Chapter 7: Making the Most of the Sample Personal Statements and Commentary

Published November 2009

Read the personal statement samples in this book carefully. They are categorized according to both structure and topic, since either can be the main organizing force. Notice that many statements fit into multiple categories. Each statement has been assigned a number out of ten (ten being the highest) and a letter grade, evaluating its success based on the style and content issues discussed in Part One. Notice that the statements with the longest lists in the category “Committee Appeal” generally receive the highest scores. It is important to read both good examples and bad examples of personal statements so that you know what works and what to avoid. The commentary will help you understand the concepts and categories the introduction discussed.
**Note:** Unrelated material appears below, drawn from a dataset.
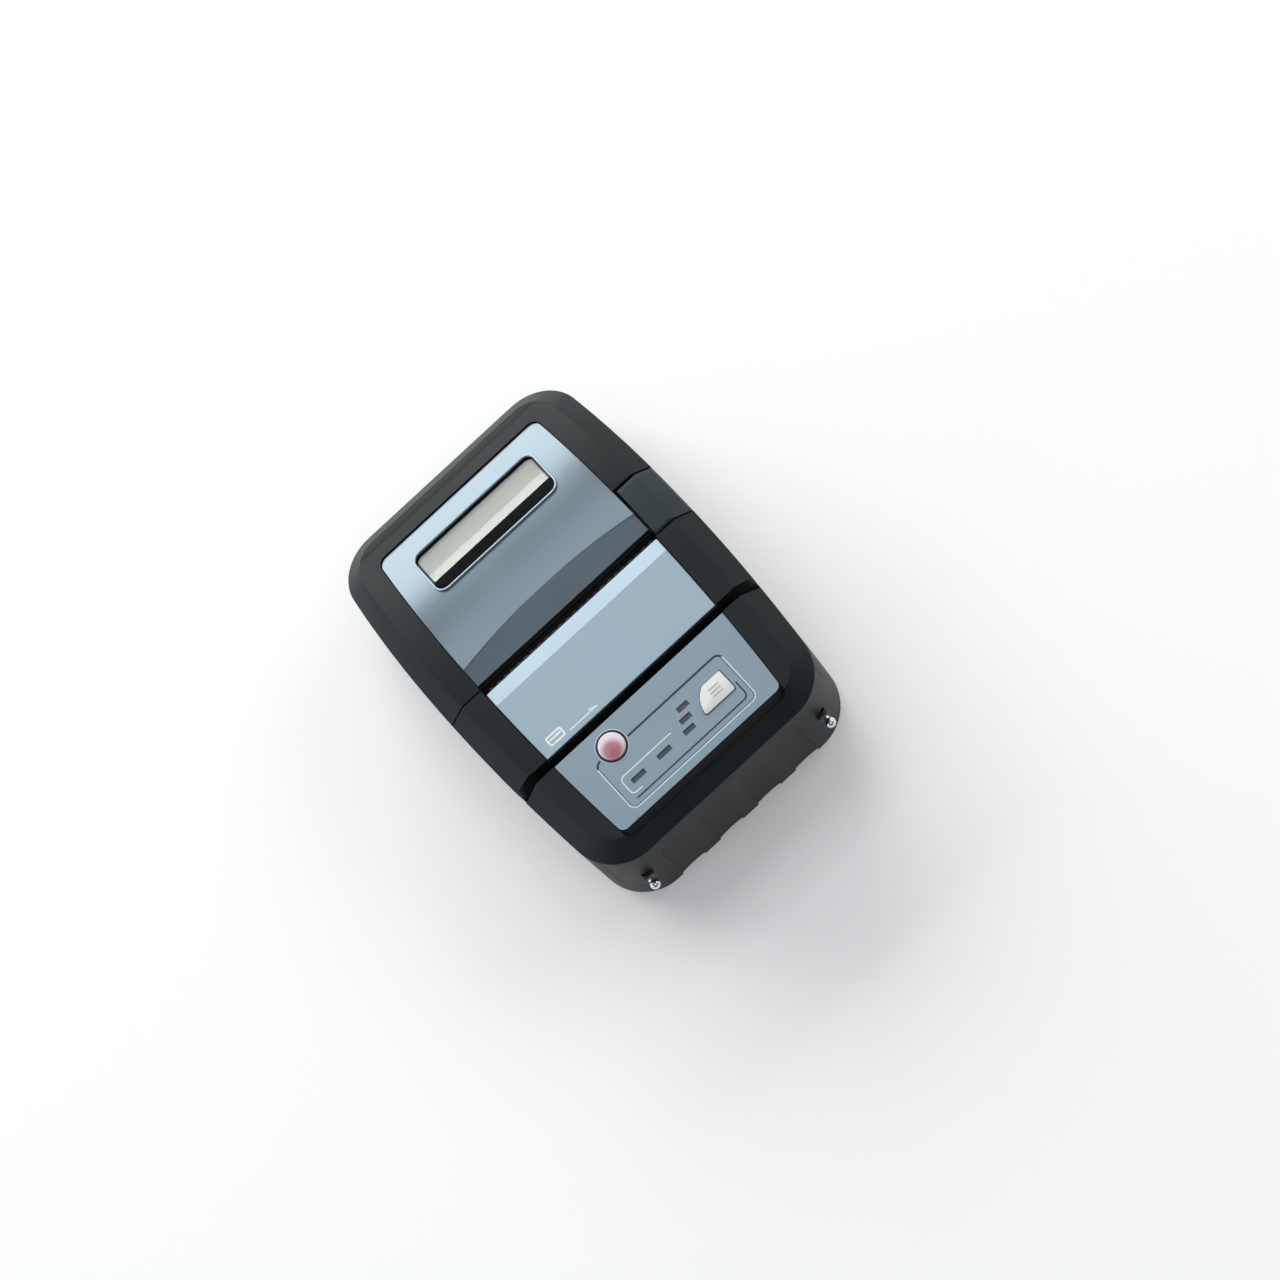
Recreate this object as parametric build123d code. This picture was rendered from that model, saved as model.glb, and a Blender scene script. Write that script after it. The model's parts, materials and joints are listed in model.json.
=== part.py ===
# Portable receipt printer with a hinged paper cover, a side open button and a card slot.
# Millimetres. +X is the side of the open button, -Y is the front end with the strap studs, +Z is up.
# The origin is the middle of the underside.

from build123d import *
import functools
import math
import os

# Body
BODY_WIDTH = 79.0
BODY_LENGTH = 114.0
BODY_HEIGHT = 43.0
SIDE_BULGE = 3.8
CORNER_RADIUS = 13.0
INNER_CORNER = 9.0
SHOULDER_BEVEL = 5.0
FOOT_BEVEL = 4.0
CREST_Y = 8.0
CREST_FALL = 13.45

# Walls and clearances
RUBBER_WALL = 2.0
CASE_WALL = 1.4
FIT_GAP = 0.1
SEAM_GAP = 0.4
MOVE_GAP = 0.4
SEAT_GAP = 0.3
RUNNING_GAP = 0.05
PRESS_GAP = 0.02
OVERLAP = 0.2
PAST = 1.0

# Seams between the covers
SPLIT_Y = 0.6
PARTING_Z = 20.0
CASE_SEAM = 0.2

# Grey panels
PANEL_DROP = 0.5
RAIL_WIDTH = 11.3
PANEL_BULGE = 2.1
PANEL_BULGE_SPAN = 48.0
PANEL_GAP = 0.25
COVER_PANEL_FRONT = 2.2
COVER_END_RAIL = 10.8
COVER_PANEL_CORNER = 2.6
RAMP_LENGTH = 5.0
RAMP_BOW = 2.6
RAMP_FALL = 1.0
MID_PANEL_BACK = -1.0
MID_BEVEL_LENGTH = 4.2
MID_BEVEL_FALL = 0.9
FRONT_RAIL = 6.3
CONTROL_PANEL_CORNER = 1.8
FRONT_CHANNEL = 2.1

# Window in the cover panel
WINDOW_SIDE = 8.6
WINDOW_END = 6.4
WINDOW_LENGTH = 13.1
WINDOW_CORNER = 2.0
WINDOW_LEDGE = 0.4
LENS_DROP = 0.9

# Card slot
SLOT_BACK = -24.2
SLOT_WIDTH = 2.6
SLOT_DEPTH = 13.0
SLOT_FLARE = 3.6
SLOT_FLARE_LENGTH = 7.0
TRACK_WALL = 1.2
READER_WIDTH = 9.0
READER_DEPTH = 4.0
READER_X = -12.0
READER_LIFT = 1.0
READER_ROOF = 0.4
READER_NOSE = 1.2

# Hinge at the back
KNUCKLE_RADIUS = 4.0
KNUCKLE_MIDDLE_HALF = 12.0
PIN_END_INSET = 13.2
CHEEK_END_INSET = 5.2
CHEEK_BEVEL = 2.2
KNUCKLE_LEG = 5.0
HINGE_PIN_RADIUS = 1.25
HINGE_RELIEF = 0.8

# Open button
KEY_WIDTH = 10.6
KEY_FRONT = -0.5
KEY_BACK = 14.8
KEY_LIFT = 2.4
KEY_TRAVEL = 1.6
KEY_GAP = 0.6
KEY_SKIRT = 5.0
SKIRT_INSET = 5.0
KEY_RIB = 1.0
KEY_RIB_LENGTH = 1.3
KEY_RIB_GAP = 0.25
KEY_GUIDE_LENGTH = 6.0

# Latch lever and its pin
LEVER_THICKNESS = 1.5
LEVER_PIVOT_BACK = 2.8
LEVER_PIVOT_DROP = 10.5
LEVER_HUB = 4.4
LEVER_PIN_RADIUS = 1.0
LEVER_REACH = 6.0
LEVER_ARM = 1.6
HOOK_BACK = 0.8
HOOK_LAP = 1.2
HOOK_HEIGHT = 2.4
TAB_THICKNESS = 1.2
TAB_LENGTH = 2.5
TAB_RISE = 1.0
TAB_REACH = 1.0
PIN_HEAD = 0.4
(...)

Study the commentary or, better yet, come up with your own response to each statement before reading the book’s commentary. Can you tell the difference between a sentence that uses a logical appeal from an emotional appeal? Are you able to identify which structure or combination of structures each writer has chosen to use? Can you differentiate between a weak and a strong sentence? Can you identify ways that even the best essays might still be improved? Ideally, a personal statement will show all of the following qualities in the applicant; these are the main accomplishments and attributes that appeal to the admissions committee:

  • Intellectual Excellence
  • Tangible Impact on Individuals or Groups
  • Good Leadership Skills
  • Pro-Active Starter Skills
  • Real World Experience
  • Ability to See Multiple Perspectives on Issues
  • Attributes that Make the Applicant Unique

This is one of the most important lists in this guide. Aim to give the admissions committee specific examples of how you possess these qualities. Tie these examples together with a common theme, and you are well on your way to a great personal statement.